> _Task to carry out_:
Extract each line containing the string "parts".

> _Task data_:
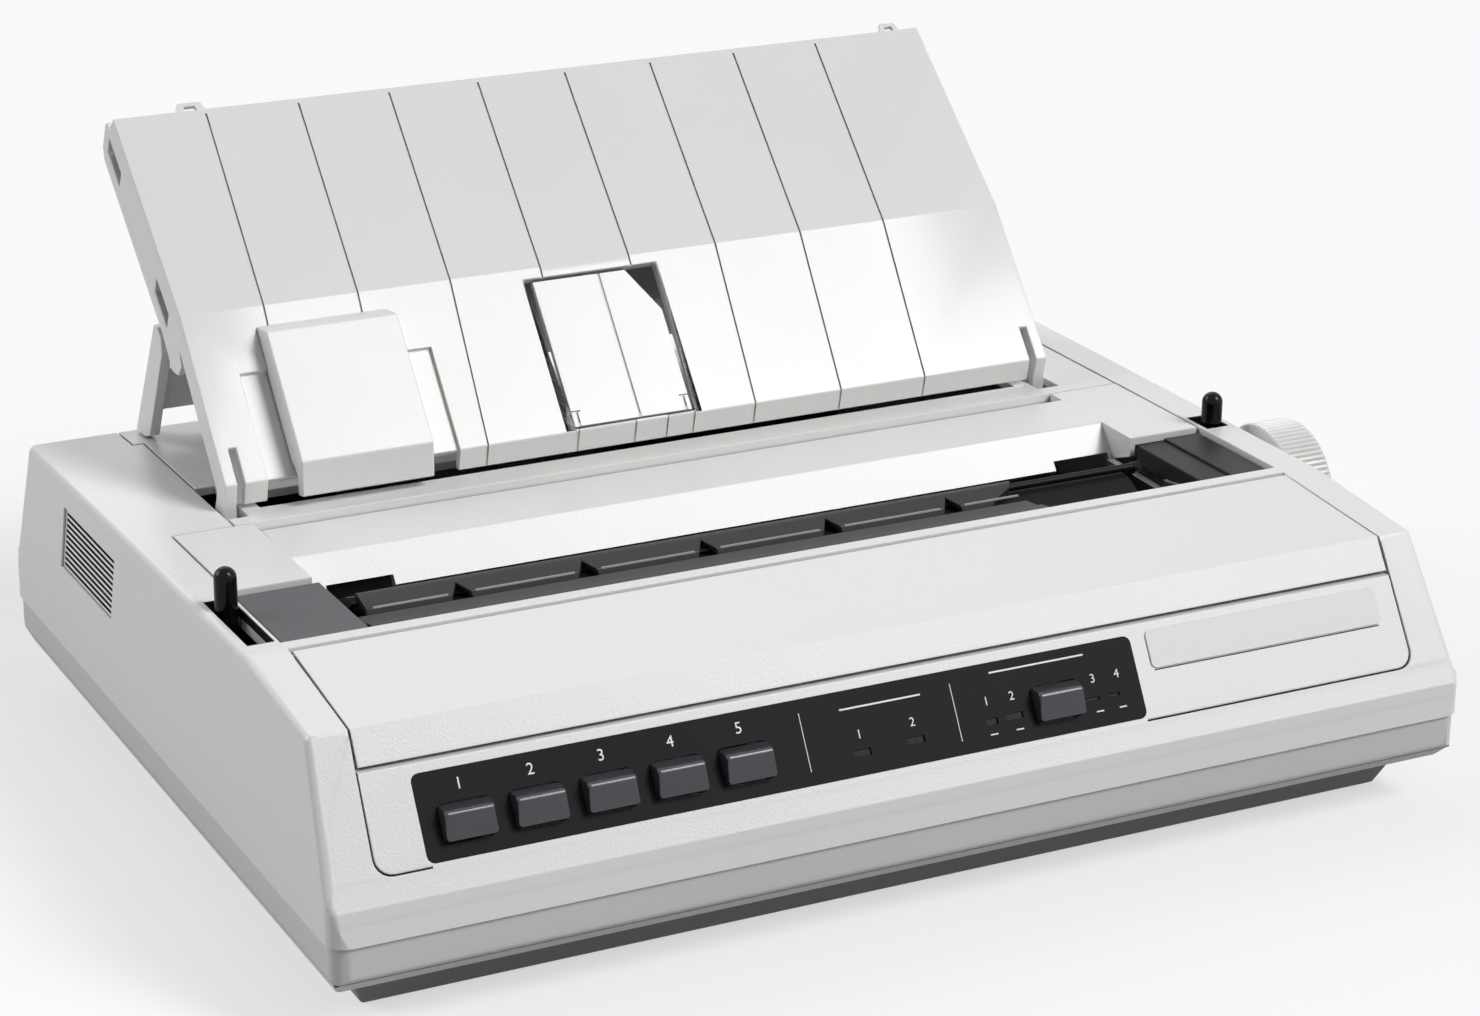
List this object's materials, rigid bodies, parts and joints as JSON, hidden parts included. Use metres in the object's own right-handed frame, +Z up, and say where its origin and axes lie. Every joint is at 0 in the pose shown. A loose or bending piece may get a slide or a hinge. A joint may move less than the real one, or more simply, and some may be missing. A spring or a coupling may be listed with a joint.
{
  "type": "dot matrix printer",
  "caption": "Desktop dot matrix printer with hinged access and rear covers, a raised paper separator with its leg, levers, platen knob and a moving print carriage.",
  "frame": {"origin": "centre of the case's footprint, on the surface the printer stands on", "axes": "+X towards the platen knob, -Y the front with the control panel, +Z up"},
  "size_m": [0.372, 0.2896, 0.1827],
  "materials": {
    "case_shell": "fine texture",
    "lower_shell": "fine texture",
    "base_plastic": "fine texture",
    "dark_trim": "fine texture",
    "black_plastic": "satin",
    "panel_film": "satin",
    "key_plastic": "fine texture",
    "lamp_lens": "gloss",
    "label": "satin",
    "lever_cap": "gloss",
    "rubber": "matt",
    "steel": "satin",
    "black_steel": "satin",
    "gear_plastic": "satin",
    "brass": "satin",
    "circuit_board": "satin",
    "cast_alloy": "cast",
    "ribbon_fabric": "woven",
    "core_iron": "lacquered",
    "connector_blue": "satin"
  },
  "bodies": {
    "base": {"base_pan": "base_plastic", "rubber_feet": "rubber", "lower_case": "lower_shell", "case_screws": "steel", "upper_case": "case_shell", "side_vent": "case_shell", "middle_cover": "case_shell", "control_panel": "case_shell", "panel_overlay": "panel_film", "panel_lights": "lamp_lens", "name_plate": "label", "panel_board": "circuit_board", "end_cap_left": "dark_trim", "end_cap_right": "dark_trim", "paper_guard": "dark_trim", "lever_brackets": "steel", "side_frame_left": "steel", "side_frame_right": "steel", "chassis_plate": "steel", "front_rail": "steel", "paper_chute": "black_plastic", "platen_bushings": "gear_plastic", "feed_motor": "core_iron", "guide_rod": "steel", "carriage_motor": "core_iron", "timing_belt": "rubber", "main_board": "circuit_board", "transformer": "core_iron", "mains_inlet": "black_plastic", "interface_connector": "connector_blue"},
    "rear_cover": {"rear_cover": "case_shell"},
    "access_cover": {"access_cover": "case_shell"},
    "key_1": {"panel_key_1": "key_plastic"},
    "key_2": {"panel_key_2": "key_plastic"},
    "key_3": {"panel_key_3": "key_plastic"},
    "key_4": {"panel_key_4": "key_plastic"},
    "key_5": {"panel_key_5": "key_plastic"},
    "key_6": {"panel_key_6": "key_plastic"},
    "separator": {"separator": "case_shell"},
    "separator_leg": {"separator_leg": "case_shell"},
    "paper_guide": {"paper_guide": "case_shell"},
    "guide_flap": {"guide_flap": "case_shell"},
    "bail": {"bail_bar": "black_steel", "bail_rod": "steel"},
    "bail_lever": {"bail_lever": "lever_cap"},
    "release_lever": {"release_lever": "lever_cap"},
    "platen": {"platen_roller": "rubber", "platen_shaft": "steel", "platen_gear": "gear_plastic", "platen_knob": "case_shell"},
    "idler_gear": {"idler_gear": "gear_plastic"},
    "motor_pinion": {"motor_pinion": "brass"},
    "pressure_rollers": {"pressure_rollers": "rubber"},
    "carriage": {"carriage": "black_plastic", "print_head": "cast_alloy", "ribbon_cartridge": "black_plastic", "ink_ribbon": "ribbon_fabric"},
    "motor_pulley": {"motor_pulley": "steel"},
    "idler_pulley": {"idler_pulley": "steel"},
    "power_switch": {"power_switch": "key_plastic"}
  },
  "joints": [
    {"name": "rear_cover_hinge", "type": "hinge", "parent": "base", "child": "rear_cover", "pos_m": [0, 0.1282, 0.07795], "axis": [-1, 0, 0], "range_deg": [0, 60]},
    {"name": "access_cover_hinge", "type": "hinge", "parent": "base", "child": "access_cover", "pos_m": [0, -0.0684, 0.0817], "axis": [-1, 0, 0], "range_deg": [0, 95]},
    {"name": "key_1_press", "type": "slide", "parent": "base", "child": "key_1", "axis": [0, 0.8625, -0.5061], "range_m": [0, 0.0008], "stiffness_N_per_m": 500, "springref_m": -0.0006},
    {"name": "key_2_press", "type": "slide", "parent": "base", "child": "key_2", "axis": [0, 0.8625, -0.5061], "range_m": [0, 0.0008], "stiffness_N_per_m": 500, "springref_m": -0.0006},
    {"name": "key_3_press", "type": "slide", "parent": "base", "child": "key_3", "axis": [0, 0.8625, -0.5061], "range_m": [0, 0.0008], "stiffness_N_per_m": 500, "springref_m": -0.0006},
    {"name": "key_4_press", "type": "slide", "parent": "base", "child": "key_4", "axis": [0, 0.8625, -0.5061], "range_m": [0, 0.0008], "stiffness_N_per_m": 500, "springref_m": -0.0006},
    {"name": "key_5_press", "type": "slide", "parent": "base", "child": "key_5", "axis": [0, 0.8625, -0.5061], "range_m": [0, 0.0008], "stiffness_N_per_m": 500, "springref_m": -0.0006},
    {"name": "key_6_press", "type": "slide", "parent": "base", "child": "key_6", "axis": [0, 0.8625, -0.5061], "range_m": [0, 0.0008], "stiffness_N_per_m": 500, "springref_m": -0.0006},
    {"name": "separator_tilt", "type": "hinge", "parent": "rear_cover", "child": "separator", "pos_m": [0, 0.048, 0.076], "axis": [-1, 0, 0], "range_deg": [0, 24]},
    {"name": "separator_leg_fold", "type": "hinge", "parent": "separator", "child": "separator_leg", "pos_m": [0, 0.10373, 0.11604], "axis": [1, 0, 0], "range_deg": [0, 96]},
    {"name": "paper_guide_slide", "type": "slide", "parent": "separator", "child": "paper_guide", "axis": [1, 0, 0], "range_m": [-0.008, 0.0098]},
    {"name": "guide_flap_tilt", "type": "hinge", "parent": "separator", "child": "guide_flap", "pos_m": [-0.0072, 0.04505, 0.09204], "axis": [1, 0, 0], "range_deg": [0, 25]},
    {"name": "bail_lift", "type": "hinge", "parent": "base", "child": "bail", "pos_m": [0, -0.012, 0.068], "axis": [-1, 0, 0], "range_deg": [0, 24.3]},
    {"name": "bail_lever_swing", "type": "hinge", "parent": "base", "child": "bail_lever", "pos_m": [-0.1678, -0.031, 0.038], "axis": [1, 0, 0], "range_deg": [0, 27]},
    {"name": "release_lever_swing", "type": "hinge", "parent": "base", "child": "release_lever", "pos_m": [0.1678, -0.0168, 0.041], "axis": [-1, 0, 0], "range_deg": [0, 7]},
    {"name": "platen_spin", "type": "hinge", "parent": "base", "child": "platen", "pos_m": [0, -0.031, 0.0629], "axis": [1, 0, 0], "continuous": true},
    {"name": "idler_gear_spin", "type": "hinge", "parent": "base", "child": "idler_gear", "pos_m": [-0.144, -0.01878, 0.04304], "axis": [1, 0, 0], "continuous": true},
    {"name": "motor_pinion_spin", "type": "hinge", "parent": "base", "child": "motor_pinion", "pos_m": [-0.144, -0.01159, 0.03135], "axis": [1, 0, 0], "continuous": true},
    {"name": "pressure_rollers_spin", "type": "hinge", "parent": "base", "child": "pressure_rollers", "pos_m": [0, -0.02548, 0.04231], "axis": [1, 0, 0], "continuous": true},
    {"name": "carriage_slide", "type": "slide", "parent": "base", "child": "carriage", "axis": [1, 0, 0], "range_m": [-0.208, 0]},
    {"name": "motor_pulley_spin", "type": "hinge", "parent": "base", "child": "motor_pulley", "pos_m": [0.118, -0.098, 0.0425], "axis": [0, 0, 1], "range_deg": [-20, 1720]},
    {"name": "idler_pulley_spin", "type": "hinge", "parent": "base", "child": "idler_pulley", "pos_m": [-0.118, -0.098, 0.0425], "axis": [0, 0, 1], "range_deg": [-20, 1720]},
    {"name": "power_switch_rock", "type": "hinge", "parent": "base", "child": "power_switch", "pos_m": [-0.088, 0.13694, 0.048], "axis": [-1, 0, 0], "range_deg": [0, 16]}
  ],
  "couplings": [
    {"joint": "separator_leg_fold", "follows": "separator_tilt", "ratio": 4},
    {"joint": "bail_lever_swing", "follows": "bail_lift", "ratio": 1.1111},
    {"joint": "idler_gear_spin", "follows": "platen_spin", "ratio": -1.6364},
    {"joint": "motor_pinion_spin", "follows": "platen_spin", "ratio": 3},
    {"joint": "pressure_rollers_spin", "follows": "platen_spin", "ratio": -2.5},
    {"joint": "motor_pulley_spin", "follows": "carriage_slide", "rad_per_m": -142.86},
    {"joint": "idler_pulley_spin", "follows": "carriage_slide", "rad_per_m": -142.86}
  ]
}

...

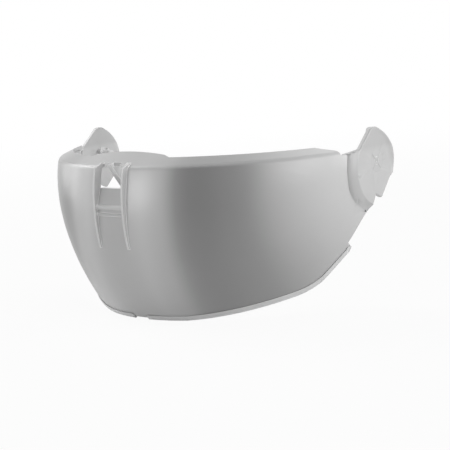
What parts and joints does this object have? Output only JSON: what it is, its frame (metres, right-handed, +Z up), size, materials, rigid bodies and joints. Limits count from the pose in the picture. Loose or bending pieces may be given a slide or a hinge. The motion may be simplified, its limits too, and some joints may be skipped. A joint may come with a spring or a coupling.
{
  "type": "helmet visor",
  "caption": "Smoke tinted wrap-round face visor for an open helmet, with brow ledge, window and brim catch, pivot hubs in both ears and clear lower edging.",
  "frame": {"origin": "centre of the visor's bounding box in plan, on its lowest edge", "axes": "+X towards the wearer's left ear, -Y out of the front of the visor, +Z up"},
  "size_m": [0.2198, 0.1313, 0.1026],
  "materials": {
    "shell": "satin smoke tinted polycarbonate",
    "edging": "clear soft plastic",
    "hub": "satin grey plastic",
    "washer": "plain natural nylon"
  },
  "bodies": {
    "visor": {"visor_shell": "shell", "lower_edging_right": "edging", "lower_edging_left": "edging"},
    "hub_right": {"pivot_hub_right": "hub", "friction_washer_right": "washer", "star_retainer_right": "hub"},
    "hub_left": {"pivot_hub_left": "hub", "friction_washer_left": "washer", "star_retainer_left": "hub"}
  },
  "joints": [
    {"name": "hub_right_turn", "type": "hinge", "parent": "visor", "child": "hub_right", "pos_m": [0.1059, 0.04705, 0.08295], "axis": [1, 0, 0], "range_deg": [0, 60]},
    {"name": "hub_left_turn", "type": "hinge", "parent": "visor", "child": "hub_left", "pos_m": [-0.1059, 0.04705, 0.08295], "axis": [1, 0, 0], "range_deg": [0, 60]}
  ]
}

> _Correct output_:
List this object's materials, rigid bodies, parts and joints as JSON, hidden parts included. Use metres in the object's own right-handed frame, +Z up, and say where its origin and axes lie. Every joint is at 0 in the pose shown. A loose or bending piece may get a slide or a hinge. A joint may move less than the real one, or more simply, and some may be missing. A spring or a coupling may be listed with a joint.
What parts and joints does this object have? Output only JSON: what it is, its frame (metres, right-handed, +Z up), size, materials, rigid bodies and joints. Limits count from the pose in the picture. Loose or bending pieces may be given a slide or a hinge. The motion may be simplified, its limits too, and some joints may be skipped. A joint may come with a spring or a coupling.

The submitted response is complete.